The economy has contracted 7.8 percent in 2020, while public debt has ballooned to more than three quarters of GDP.

South Africa has 1.3 million public sector employees, whose collective wages now make up 11 percent of GDP, up from nine percent in 2004/05. The National Treasury is seeking nearly R311 billion ($19 billion) in wage bill reductions by 2023/24.

The wage-freeze plan is likely to cause disagreement with labour unions, given that unions affiliated to the trade union federation Cosatu have already taken the government to court to challenge its failure to honour the pay increases for the last year of the 2018 three-year wage deal.

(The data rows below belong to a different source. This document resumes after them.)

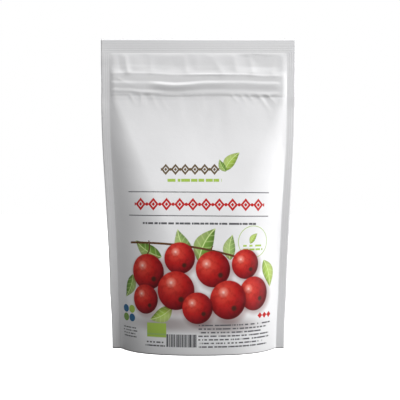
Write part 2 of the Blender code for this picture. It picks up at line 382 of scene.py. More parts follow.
def sway(across, z):  # both films wander together, so their seals stay welded
    edge = (abs(across) / (pouch["width"] / 2)) ** 8
    start = swayLook["sideStarts"][across > 0]
    side = swayLook["side"] * math.sin(z / swayLook["sideWave"] + start) * edge * hold(swayLook, z)
    above = max(0.0, (z - swayLook["topFrom"]) / (pouch["height"] - swayLook["topFrom"]))
    top = swayLook["top"] * math.sin(across / swayLook["topWave"] + 0.5) * above**1.5
    return side * (1 - above) + top


def filmPoint(across, z, look):  # (x, distance from the middle plane) of the outer face
    depth = panelSwell(look["ridges"], across, z)
    zone = min(halfFilm, pouch["endZone"] + pouch["zoneGrowth"] * max(0.0, pouch["zipBottom"] - z))
    angle = 2 * depth / zone
    for _ in range(6):
        angle = 2 * depth / zone + angle**3 / 12 - angle**5 / 360
    angle = max(angle, 1e-5)
    flat = halfFilm - zone
    along = min(abs(across), halfFilm)
    turned = angle * max(0.0, along - flat) / zone
    x = min(along, flat) + zone * math.sin(turned) / angle + abs(across) - along
    forward = depth - zone * (1 - math.cos(turned)) / angle
    fromSeal = halfFilm - along
    least, most = look["flareReach"]
    low, high = pouch["flareHeights"]
    most = min(most, pouch["flareShare"] * zone)
    reach = least + (most - least) * ease((z - low) / (high - low))
    forward *= 1 - pouch["sealFlare"] * math.exp(-fromSeal / reach)
    if depth > 0:
        share = forward / depth
        bulge = footLook["bulge"] * math.sin(math.pi * min(1.0, z / footLook["bulgeHeight"]))
        none, full = footLook["squareHeights"]
        square = footLook["squareness"] * ease((none - z) / (none - full))
        forward += bulge * share + depth * square * share * max(0.0, 1 - share)
        loose = ease((halfFilm - abs(across)) / edgeFade["side"]) * ease((sealBottom - z) / edgeFade["top"])
        forward += creaseLift(look["creases"], across, z) * loose
        loose *= hold(rippleLook, z)
        wide, tall, broad = rippleLook["broad"]
        broad *= noise.noise(Vector((across / wide, z / tall, look["seed"])))
        wide, tall, upright = rippleLook["upright"]
        upright *= noise.noise(Vector((across / wide, z / tall, look["seed"] + 3)))
        low, high = rippleLook["uprightHeights"]
        forward += loose * (broad + upright * ease((z - low) / (high - low)))
    return math.copysign(x, across), pouch["sealFace"] + max(0.0, forward)


def frontPlace(across, z):
    x, forward = filmPoint(across, z, frontLook)
    return x, -forward + sway(x, z), z


def backPlace(across, z):
    x, forward = filmPoint(across, z, backLook)
    return -x, forward + sway(-x, z), z


def spread(spans):  # heights or distances, (end, count) from one end to the other
    places = [spans[0][0]]
    for end, count in spans[1:]:
        start = places[-1]
        places += [start + (end - start) * step / count for step in range(1, count + 1)]
    return places


# Closer together beside the seals and over the zip, where the film bends most.
halfColumns = spread([(0, 0), (54, 66), (57.5, 6), (halfFilm, 5), (60.2, 3), (pouch["width"] / 2, 5)])
panelColumns = [-across for across in reversed(halfColumns[1:])] + halfColumns
panelRows = spread([
    (0, 0), (14, 16), (60, 34), (150, 66), (160, 14), (168, 14), (185.6, 56), (sealBottom - 0.6, 20),
    (sealBottom + 0.6, 4), (pouch["height"], 8),
])

mapSize = 264  # millimetres across the whole of a film's own map
mapRim = (0.006, 0.004)  # how far the cut edge is opened out on it, as a share of the distance


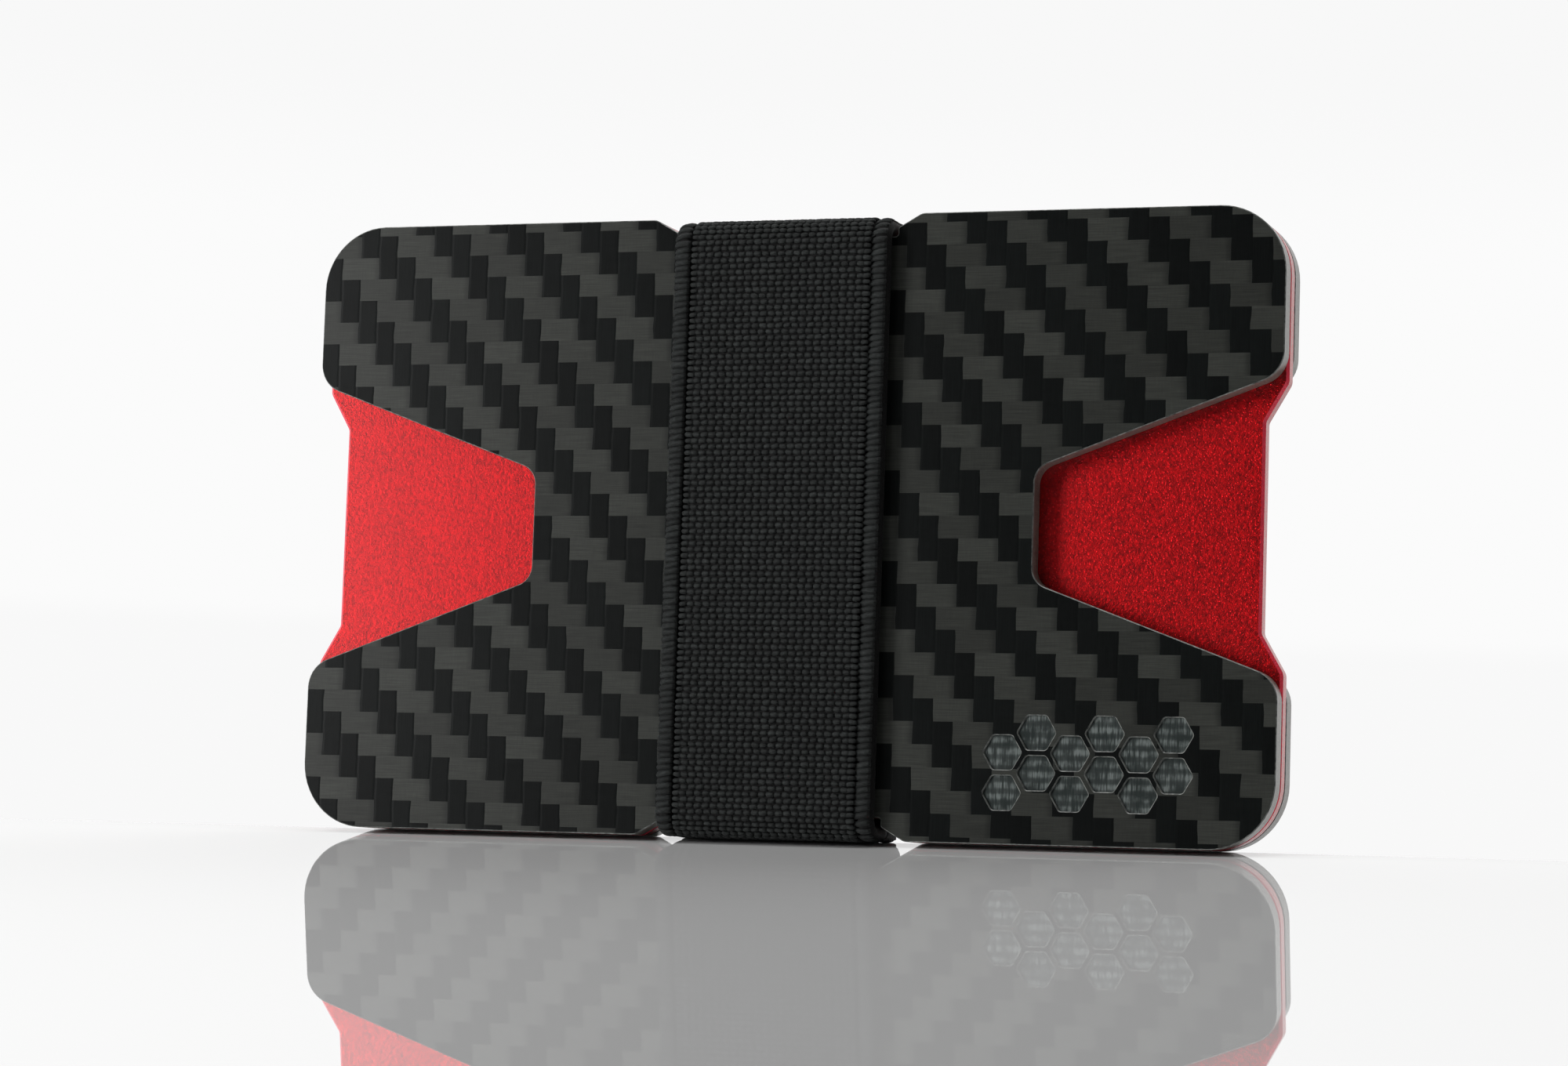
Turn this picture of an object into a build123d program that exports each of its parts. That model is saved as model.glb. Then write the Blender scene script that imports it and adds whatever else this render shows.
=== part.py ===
"""Minimalist card wallet: a red aluminium divider between two carbon-fibre plates.

A woven elastic loop runs round the middle of all three plates, sits in a shallow recess in their
long edges and pulls them together. The loop is closed by a sewn lap at the back. Cards go between a
plate and the divider, and push them apart against the elastic.

Frame: X along the plates, Y from the front plate to the back plate, +Z up. The wallet stands on a
long edge, and the origin is the middle of its footprint.
"""
from build123d import *
from math import radians, tan
import os

# --- Driving dimensions (mm) ---------------------------------------------------------------------
# Every plate covers a bank card of 85.6 x 54.0.
plate_length = 88.0
plate_height = 54.0
plate_corner_radius = 5.7

# Carbon plates: deep thumb notch at each end
carbon_thickness = 2.0
carbon_edge_break = 0.08
thumb_notch_depth = 21.2
thumb_notch_inner_height = 9.7
thumb_notch_mouth_height = 25.5
thumb_notch_inner_radius = 1.8
thumb_notch_mouth_radius = 2.7

# Divider: shallow notch at each end, flanks at 60 degrees, chamfered all round
divider_thickness = 1.8
divider_chamfer = 0.25
divider_notch_depth = 1.9
divider_notch_inner_height = 17.8
divider_notch_flank_angle = 60.0
divider_notch_inner_radius = 0.8
divider_notch_mouth_radius = 1.0

# Band recess, the same in both long edges of all three plates
recess_mouth_width = 24.4
recess_width = 20.2
recess_chamfer_depth = 1.2
recess_depth = 2.0
recess_mouth_radius = 1.0
recess_knee_radius = 0.4
recess_floor_radius = 0.3

# Closed stack
plate_gap = 0.1

# Elastic band
band_width = 19.4
band_thickness = 1.75
band_clearance = 0.15
band_outer_radius = 2.35
lap_length = 11.0
lap_thickness = 1.5
lap_end_radius = 0.5

# Sewing through the lap
stitch_length = 1.2
stitch_pitch = 1.7
stitch_radius = 0.16
stitches_per_row = 9
stitch_row_spacing = 6.4
stitch_clearance = 0.02

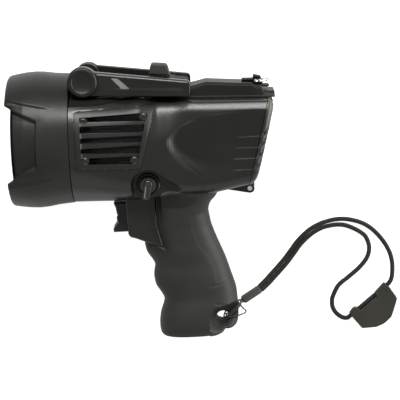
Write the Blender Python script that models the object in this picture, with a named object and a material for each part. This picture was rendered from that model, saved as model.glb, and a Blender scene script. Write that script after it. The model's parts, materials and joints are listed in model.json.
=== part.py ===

Treasury said the government was working to formulate its position on pay ahead of the next round of wage negotiations.

More than 80 percent of the total compensation reductions will be made in the education, health and peace and security sectors, Treasury said. It is pinning its economic recovery hopes on more spending on infrastructure investment.

Gerhard Kotzé, MD of the RealNet estate agency group, says that while the real estate sector is currently performing very well in spite of the major contraction in the economy this year, it will be difficult to sustain this momentum without the consumer and business confidence that comes from a growing economy in which new jobs are being created.

“In addition, it was good to hear that the applications that will allow cities such as Cape Town and Johannesburg to provide their own power are being fast tracked – and that almost 12MW of additional power from Independent Power Producers will be available soon. This will hopefully mean that loadshedding becomes a thing of the past.”

However, he says some serious concerns remained unanswered, the first of these being what new taxes or tax increases South Africans can expect in the light of the huge increase in the Budget deficit. It does not seem likely that this revenue shortfall can be recovered solely by cutting public spending, especially since there is such resistance to cutting the public sector wage bill.

Palesa Mabasa, FNB Gauteng south west segment head, says the statement highlights the need for fiscal rehabilitation to rebuild, rehabilitate and recover.

Palesa asserts that the short-term focus on building infrastructure, expanding electricity generation, allocating digital spectrum and supporting rapid industrialisation could mean increased opportunities for SMEs who are players in the infrastructure value chain. It could also mean improved electricity supply, leading to fewer interruptions due to load shedding/load reduction and cheaper data costs assisting ecommerce and running overheads to decrease.

Palesa expects that in the long term, the R12.6 billion that has been allocated to fund employment initiatives will lead to increased economic stimulus and GDP growth. “SMEs must ensure they are positioned to take advantage of this by ensuring all compliance and procurement requirements are up to date and correct,” she says

The MTBPS’s main features include:

  • Treasury expects to raise a net R143 billion in domestic short-term loans in the fiscal year through March, and an average of R66,7 billion annually over the next three years.
  • It intends raising R462,5 billion in domestic long-term loans this year, and an annual average of R469,9 billion over the following three years.
  • Foreign loans totalling R121,8 billion are set to be raised this year, R49.4 billion in 2021-22 and R49,3 billion in the year after that.
  • Gross loan debt is expected to rise to R5,54 trillion, or 92.9 percent of gross domestic product, in 2023-24, from R3,97 trillion, or 81.8 percent, this fiscal year.
  • Debt-service costs are projected to increase to R353,1 billion in 2023-24, from R233 billion.